▸ **Task goal**
Note how many lines hold "axis" and report that number by itself.

▸ **Data for the task**

<<<<

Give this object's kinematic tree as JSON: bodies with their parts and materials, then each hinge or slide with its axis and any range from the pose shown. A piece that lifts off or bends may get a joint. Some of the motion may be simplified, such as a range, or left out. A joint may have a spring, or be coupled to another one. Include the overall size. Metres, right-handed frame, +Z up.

>>>>
<<<<

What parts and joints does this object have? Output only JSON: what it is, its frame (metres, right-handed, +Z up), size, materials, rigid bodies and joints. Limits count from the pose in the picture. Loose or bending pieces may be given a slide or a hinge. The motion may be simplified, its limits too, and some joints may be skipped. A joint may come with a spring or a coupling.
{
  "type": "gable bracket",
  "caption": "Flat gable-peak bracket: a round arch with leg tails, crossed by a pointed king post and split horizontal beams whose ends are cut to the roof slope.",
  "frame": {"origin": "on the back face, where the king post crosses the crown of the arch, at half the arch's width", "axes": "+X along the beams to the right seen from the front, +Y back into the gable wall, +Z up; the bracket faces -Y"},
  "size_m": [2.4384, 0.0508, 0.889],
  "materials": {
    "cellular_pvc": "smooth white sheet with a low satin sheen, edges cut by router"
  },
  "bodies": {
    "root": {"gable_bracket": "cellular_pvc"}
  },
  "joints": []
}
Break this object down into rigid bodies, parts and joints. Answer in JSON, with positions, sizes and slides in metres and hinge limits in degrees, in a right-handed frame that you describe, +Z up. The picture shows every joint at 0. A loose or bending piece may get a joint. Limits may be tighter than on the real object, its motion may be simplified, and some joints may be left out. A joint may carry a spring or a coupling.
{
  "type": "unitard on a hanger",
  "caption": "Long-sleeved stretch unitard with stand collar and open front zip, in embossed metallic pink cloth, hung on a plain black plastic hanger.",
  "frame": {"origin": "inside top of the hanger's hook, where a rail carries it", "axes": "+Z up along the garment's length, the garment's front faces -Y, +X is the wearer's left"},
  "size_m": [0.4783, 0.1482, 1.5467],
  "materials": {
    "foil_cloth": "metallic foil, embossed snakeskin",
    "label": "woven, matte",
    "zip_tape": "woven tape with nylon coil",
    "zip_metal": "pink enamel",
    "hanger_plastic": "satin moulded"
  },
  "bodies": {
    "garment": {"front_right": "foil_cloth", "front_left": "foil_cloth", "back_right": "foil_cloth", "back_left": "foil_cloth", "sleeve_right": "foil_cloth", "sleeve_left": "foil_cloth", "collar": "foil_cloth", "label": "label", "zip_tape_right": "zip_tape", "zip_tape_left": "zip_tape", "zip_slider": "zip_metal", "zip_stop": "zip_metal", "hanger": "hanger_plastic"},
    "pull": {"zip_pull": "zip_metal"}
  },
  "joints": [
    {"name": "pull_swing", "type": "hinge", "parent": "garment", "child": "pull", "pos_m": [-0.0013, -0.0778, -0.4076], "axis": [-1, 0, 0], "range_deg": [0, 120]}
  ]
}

>>>>

▸ **Full response**
2